Looking at Sublime and Uncanny once more:
Lyotard’s formulation is that the sublime is not a presentation of the unpresentable, but the presentation of the fact that the unpresentable exists (Morley, 2010, 65) or as a sense of the unspeakable and to address the limitations of our knowledge and our exposure of something repressed “Something outside the boundaries of what we are willing to accept about ourselves.” (Mike Kelley in interview with Thomas McEvilley, 1992 in: Morley, 2010, 204). A formed reality into which the sublime is ingressing. Mike Kelley (1954 – 2012) is interested in ‘repressed memories‘ and in the exhibition The Uncanny at Tate Liverpool, 2004 Kelley “explored memory, recollection, horror and anxiety through the juxtaposition of a highly personal collection of objects with realist figurative sculpture” (Tate).
How to build on my strong points form previous parts?
I do think that the following aspects could be useful to apply to my subject matter – a loose collection that need definitely refinement and focus:
- Personal encounter: Loose and expressive use of paint, series of photos as a collage base for painting, photos as base for painting (Gerhard Richter, Adrian Haire etc), Indexabilty (found material from location embedded in painting )
- Process: Sequencing of paint application, Process of painting as a serial approach. Documentation (Claire Parker)
- Deterioration: Not-control elements, documentation of painting, time based images
- Memories: Aspect of non-recognition (e.g. use of Mylar), step separation of layers with monotype or photography reference, other mono-print techniques, books versus individual paintings, layers of meaning, narrative informs a body of work
Thoughts on formats:
- series of single images or processed images, using mono-print and ghost print technique for fading memories => process
- process of detioration as paint changes (see Cornelia Parker (b. 1956) http://www.tate.org.uk/learn/online-resources/cold-dark-matter/the-explosion ) => process
- book (memory, more intimate, like a photo-book) => personal encounter, memories (see Tom Phillips)
- box with single painting (a treasure box of collectibles?) => memories
- Installation and to engage the viewer into an embodied ‘visiting of site’ i.e. Images hanging high to make the viewer looking up,low to make him looking down close to his/her feet etc. (see Graham Chorlton (b. 1953) (http://www.crossgallery.ie/index.php/artists/graham-chorlton/) => memories,
Possible way forward
- Mapping out visual ideas
- Experimenting with different approaches
- Interweaving my word associations with images
- Exploring found material from site, use materials that may trigger associations with residential life and memories.

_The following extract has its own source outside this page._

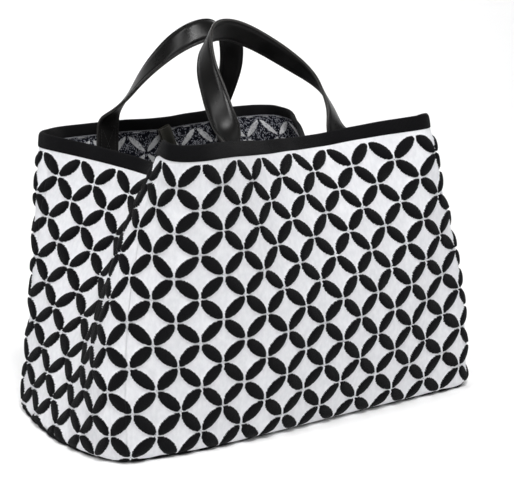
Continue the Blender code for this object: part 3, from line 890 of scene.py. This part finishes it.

- Look on how to incorporate human presence / absence, realistically or abstract
- Decide on process as series, series as narrative, or other formats (avoid redundancy)
- Contextualize my work along my painting journey (avoid over-research)
My personal project working title: The Uncanny – deterioration of a residential building and fading memories – human absence
=> I will now go ahead and make a visual mind map of all my ideas to funnel down a complexity and to focus on my way forward. It will also be beneficial to use it as my working platform.
- Freud, Sigmund (2016) Sigmund Freud – Gesammelte Werke (German Edition). [Kindle ed.] Ideenbrücke Verlag. Available from: amazon.de http://www.amazon.de [accessed 13 Jan 2017]
Morley, S. (ed.) (2010) The sublime. London: Whitechapel Art Gallery.